What you are asked to do
Repeat every line below exactly as it reads.
★ ★ ★ ★ ★
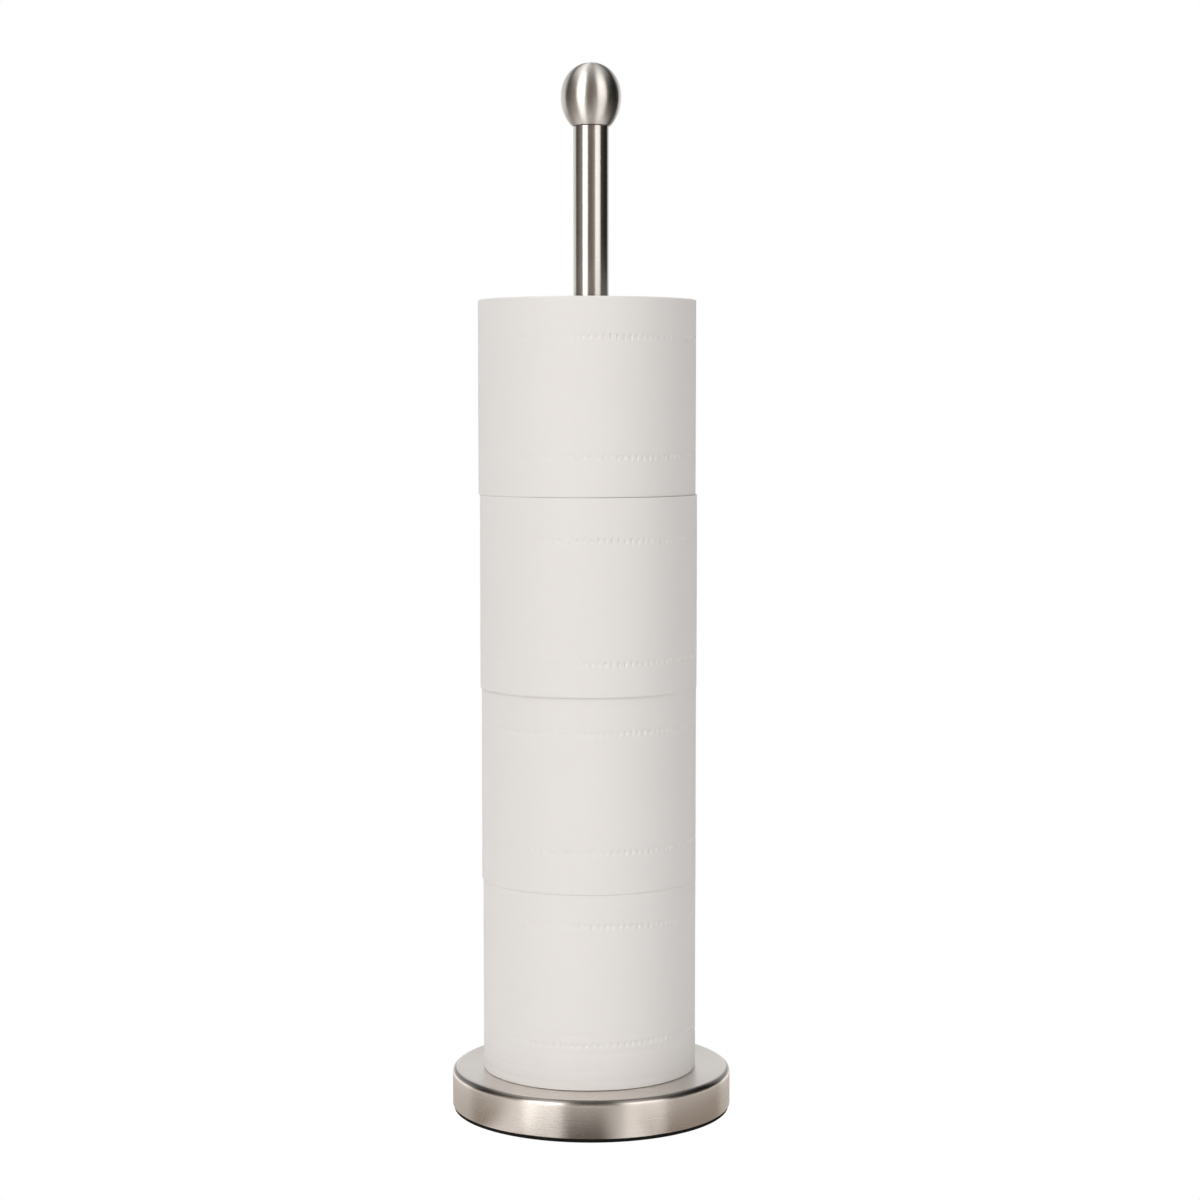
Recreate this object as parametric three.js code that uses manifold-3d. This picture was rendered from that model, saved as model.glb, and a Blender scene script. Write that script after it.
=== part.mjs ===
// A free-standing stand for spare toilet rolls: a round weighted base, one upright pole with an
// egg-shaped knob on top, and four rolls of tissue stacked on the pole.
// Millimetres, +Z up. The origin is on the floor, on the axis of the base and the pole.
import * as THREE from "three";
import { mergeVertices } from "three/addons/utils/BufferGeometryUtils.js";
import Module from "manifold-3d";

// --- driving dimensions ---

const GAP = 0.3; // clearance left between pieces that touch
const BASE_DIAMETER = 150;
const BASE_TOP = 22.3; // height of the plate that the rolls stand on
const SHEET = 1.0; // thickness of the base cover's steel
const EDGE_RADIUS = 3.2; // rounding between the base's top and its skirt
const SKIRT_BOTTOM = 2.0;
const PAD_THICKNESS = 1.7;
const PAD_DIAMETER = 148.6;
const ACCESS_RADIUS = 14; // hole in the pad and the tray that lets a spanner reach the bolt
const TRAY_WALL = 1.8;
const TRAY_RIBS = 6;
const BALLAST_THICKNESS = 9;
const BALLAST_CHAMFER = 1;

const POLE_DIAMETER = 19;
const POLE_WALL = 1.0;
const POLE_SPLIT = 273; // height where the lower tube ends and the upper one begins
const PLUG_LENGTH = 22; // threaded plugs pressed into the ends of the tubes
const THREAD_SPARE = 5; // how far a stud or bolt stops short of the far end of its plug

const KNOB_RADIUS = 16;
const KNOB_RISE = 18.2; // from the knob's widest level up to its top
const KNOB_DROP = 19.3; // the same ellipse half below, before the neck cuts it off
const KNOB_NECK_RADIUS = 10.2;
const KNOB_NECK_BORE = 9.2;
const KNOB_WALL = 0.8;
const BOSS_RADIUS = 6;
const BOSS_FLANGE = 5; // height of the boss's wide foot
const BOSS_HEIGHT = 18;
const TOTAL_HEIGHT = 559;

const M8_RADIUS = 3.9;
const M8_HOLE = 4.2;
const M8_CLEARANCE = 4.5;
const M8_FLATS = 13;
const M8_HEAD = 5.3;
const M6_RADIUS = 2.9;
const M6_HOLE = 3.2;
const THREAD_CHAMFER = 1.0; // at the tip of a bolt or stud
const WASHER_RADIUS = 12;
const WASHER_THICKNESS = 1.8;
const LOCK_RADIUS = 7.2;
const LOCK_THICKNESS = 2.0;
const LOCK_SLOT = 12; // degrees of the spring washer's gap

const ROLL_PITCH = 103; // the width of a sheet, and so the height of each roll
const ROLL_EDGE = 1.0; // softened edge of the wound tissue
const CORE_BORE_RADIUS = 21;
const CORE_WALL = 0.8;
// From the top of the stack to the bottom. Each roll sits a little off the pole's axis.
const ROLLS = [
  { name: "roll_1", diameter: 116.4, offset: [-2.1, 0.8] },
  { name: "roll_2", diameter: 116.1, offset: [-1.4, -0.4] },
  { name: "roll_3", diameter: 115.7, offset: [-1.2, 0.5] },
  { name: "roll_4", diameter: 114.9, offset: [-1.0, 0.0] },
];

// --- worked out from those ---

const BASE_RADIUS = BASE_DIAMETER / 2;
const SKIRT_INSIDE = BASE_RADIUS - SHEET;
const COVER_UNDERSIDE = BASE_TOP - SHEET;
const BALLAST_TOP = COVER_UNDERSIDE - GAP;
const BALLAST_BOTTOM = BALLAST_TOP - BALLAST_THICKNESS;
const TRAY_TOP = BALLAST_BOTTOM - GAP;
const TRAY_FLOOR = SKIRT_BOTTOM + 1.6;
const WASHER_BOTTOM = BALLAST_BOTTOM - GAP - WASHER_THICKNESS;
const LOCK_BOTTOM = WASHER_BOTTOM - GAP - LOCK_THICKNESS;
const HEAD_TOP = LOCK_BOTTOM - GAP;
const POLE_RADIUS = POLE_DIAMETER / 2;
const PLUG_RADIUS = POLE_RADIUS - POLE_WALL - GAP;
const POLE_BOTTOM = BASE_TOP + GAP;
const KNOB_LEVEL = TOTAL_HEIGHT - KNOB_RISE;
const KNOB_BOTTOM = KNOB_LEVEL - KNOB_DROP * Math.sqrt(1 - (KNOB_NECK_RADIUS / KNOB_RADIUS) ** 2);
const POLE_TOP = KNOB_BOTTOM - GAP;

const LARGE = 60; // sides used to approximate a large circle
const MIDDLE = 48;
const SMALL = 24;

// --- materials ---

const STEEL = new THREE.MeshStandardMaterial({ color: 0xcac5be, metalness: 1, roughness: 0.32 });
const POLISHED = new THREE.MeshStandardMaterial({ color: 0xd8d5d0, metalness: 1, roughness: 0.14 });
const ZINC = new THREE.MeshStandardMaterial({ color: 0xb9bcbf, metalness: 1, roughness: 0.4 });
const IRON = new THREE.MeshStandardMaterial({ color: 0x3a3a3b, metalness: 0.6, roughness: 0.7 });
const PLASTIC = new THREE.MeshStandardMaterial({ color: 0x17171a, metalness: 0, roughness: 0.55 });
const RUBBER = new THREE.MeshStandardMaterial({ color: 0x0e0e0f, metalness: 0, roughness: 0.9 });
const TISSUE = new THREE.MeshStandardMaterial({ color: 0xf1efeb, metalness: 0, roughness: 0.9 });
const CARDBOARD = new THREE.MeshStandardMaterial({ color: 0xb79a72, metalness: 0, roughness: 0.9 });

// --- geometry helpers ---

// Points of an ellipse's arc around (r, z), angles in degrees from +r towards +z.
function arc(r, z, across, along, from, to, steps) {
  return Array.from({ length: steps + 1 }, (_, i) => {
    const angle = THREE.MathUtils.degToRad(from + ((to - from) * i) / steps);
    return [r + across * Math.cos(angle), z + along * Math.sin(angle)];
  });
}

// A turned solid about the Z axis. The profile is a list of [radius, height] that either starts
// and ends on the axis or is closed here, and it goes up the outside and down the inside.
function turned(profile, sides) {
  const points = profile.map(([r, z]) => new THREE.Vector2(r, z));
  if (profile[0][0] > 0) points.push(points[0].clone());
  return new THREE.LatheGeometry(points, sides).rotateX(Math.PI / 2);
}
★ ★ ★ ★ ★
Answer in full
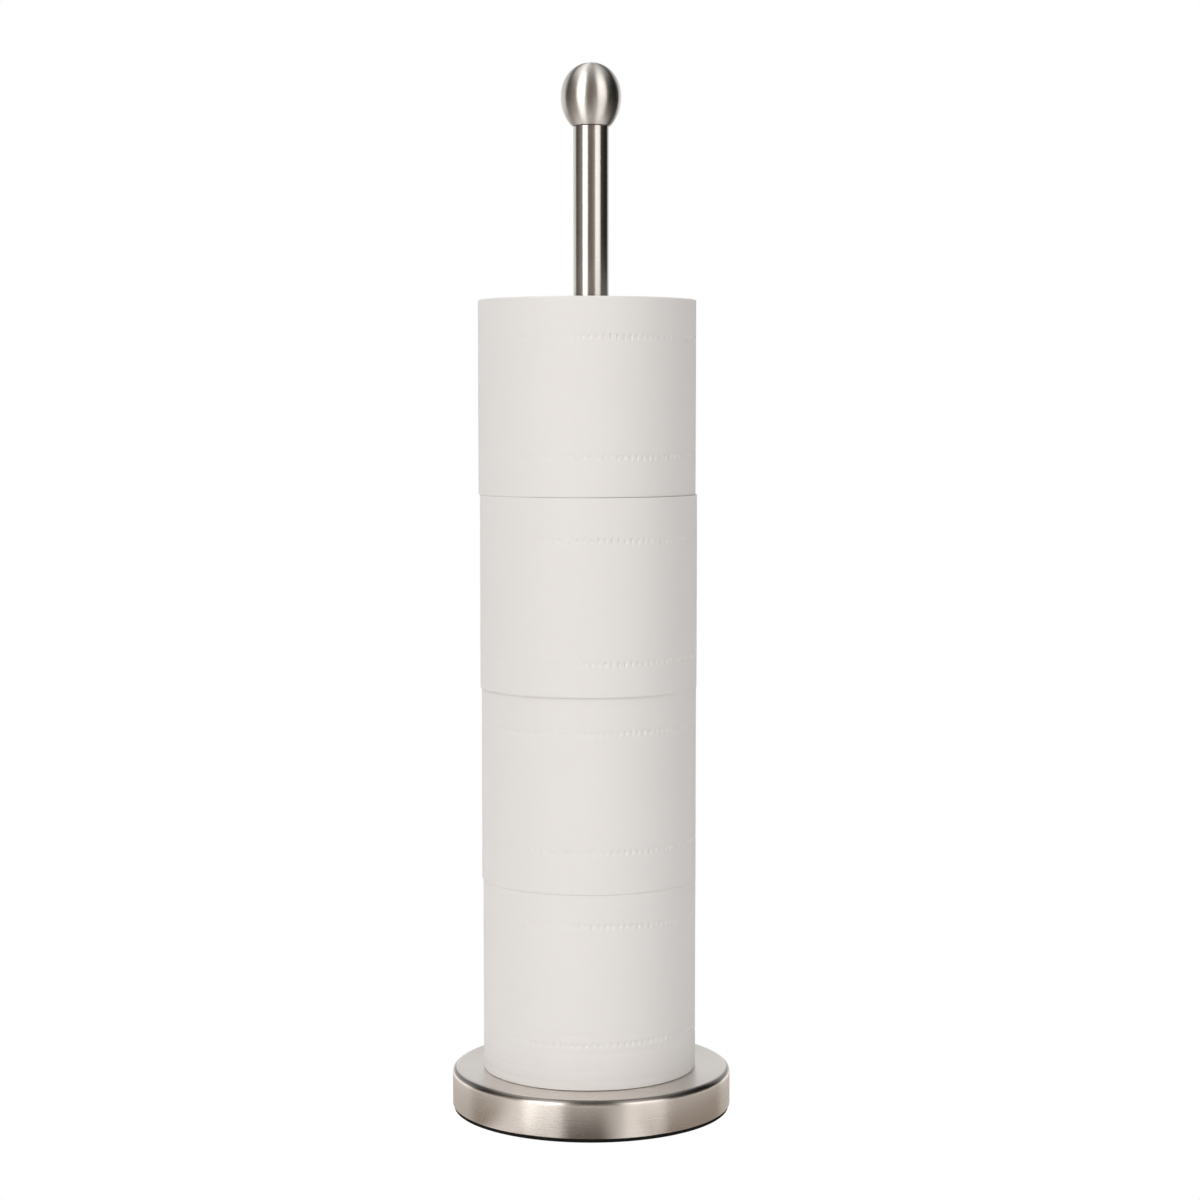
Recreate this object as parametric three.js code that uses manifold-3d. This picture was rendered from that model, saved as model.glb, and a Blender scene script. Write that script after it.
=== part.mjs ===
// A free-standing stand for spare toilet rolls: a round weighted base, one upright pole with an
// egg-shaped knob on top, and four rolls of tissue stacked on the pole.
// Millimetres, +Z up. The origin is on the floor, on the axis of the base and the pole.
import * as THREE from "three";
import { mergeVertices } from "three/addons/utils/BufferGeometryUtils.js";
import Module from "manifold-3d";

// --- driving dimensions ---

const GAP = 0.3; // clearance left between pieces that touch
const BASE_DIAMETER = 150;
const BASE_TOP = 22.3; // height of the plate that the rolls stand on
const SHEET = 1.0; // thickness of the base cover's steel
const EDGE_RADIUS = 3.2; // rounding between the base's top and its skirt
const SKIRT_BOTTOM = 2.0;
const PAD_THICKNESS = 1.7;
const PAD_DIAMETER = 148.6;
const ACCESS_RADIUS = 14; // hole in the pad and the tray that lets a spanner reach the bolt
const TRAY_WALL = 1.8;
const TRAY_RIBS = 6;
const BALLAST_THICKNESS = 9;
const BALLAST_CHAMFER = 1;

const POLE_DIAMETER = 19;
const POLE_WALL = 1.0;
const POLE_SPLIT = 273; // height where the lower tube ends and the upper one begins
const PLUG_LENGTH = 22; // threaded plugs pressed into the ends of the tubes
const THREAD_SPARE = 5; // how far a stud or bolt stops short of the far end of its plug

const KNOB_RADIUS = 16;
const KNOB_RISE = 18.2; // from the knob's widest level up to its top
const KNOB_DROP = 19.3; // the same ellipse half below, before the neck cuts it off
const KNOB_NECK_RADIUS = 10.2;
const KNOB_NECK_BORE = 9.2;
const KNOB_WALL = 0.8;
const BOSS_RADIUS = 6;
const BOSS_FLANGE = 5; // height of the boss's wide foot
const BOSS_HEIGHT = 18;
const TOTAL_HEIGHT = 559;

const M8_RADIUS = 3.9;
const M8_HOLE = 4.2;
const M8_CLEARANCE = 4.5;
const M8_FLATS = 13;
const M8_HEAD = 5.3;
const M6_RADIUS = 2.9;
const M6_HOLE = 3.2;
const THREAD_CHAMFER = 1.0; // at the tip of a bolt or stud
const WASHER_RADIUS = 12;
const WASHER_THICKNESS = 1.8;
const LOCK_RADIUS = 7.2;
const LOCK_THICKNESS = 2.0;
const LOCK_SLOT = 12; // degrees of the spring washer's gap

const ROLL_PITCH = 103; // the width of a sheet, and so the height of each roll
const ROLL_EDGE = 1.0; // softened edge of the wound tissue
const CORE_BORE_RADIUS = 21;
const CORE_WALL = 0.8;
// From the top of the stack to the bottom. Each roll sits a little off the pole's axis.
const ROLLS = [
  { name: "roll_1", diameter: 116.4, offset: [-2.1, 0.8] },
  { name: "roll_2", diameter: 116.1, offset: [-1.4, -0.4] },
  { name: "roll_3", diameter: 115.7, offset: [-1.2, 0.5] },
  { name: "roll_4", diameter: 114.9, offset: [-1.0, 0.0] },
];

// --- worked out from those ---

const BASE_RADIUS = BASE_DIAMETER / 2;
const SKIRT_INSIDE = BASE_RADIUS - SHEET;
const COVER_UNDERSIDE = BASE_TOP - SHEET;
const BALLAST_TOP = COVER_UNDERSIDE - GAP;
const BALLAST_BOTTOM = BALLAST_TOP - BALLAST_THICKNESS;
const TRAY_TOP = BALLAST_BOTTOM - GAP;
const TRAY_FLOOR = SKIRT_BOTTOM + 1.6;
const WASHER_BOTTOM = BALLAST_BOTTOM - GAP - WASHER_THICKNESS;
const LOCK_BOTTOM = WASHER_BOTTOM - GAP - LOCK_THICKNESS;
const HEAD_TOP = LOCK_BOTTOM - GAP;
const POLE_RADIUS = POLE_DIAMETER / 2;
const PLUG_RADIUS = POLE_RADIUS - POLE_WALL - GAP;
const POLE_BOTTOM = BASE_TOP + GAP;
const KNOB_LEVEL = TOTAL_HEIGHT - KNOB_RISE;
const KNOB_BOTTOM = KNOB_LEVEL - KNOB_DROP * Math.sqrt(1 - (KNOB_NECK_RADIUS / KNOB_RADIUS) ** 2);
const POLE_TOP = KNOB_BOTTOM - GAP;

const LARGE = 60; // sides used to approximate a large circle
const MIDDLE = 48;
const SMALL = 24;

// --- materials ---

const STEEL = new THREE.MeshStandardMaterial({ color: 0xcac5be, metalness: 1, roughness: 0.32 });
const POLISHED = new THREE.MeshStandardMaterial({ color: 0xd8d5d0, metalness: 1, roughness: 0.14 });
const ZINC = new THREE.MeshStandardMaterial({ color: 0xb9bcbf, metalness: 1, roughness: 0.4 });
const IRON = new THREE.MeshStandardMaterial({ color: 0x3a3a3b, metalness: 0.6, roughness: 0.7 });
const PLASTIC = new THREE.MeshStandardMaterial({ color: 0x17171a, metalness: 0, roughness: 0.55 });
const RUBBER = new THREE.MeshStandardMaterial({ color: 0x0e0e0f, metalness: 0, roughness: 0.9 });
const TISSUE = new THREE.MeshStandardMaterial({ color: 0xf1efeb, metalness: 0, roughness: 0.9 });
const CARDBOARD = new THREE.MeshStandardMaterial({ color: 0xb79a72, metalness: 0, roughness: 0.9 });

// --- geometry helpers ---

// Points of an ellipse's arc around (r, z), angles in degrees from +r towards +z.
function arc(r, z, across, along, from, to, steps) {
  return Array.from({ length: steps + 1 }, (_, i) => {
    const angle = THREE.MathUtils.degToRad(from + ((to - from) * i) / steps);
    return [r + across * Math.cos(angle), z + along * Math.sin(angle)];
  });
}

// A turned solid about the Z axis. The profile is a list of [radius, height] that either starts
// and ends on the axis or is closed here, and it goes up the outside and down the inside.
function turned(profile, sides) {
  const points = profile.map(([r, z]) => new THREE.Vector2(r, z));
  if (profile[0][0] > 0) points.push(points[0].clone());
  return new THREE.LatheGeometry(points, sides).rotateX(Math.PI / 2);
}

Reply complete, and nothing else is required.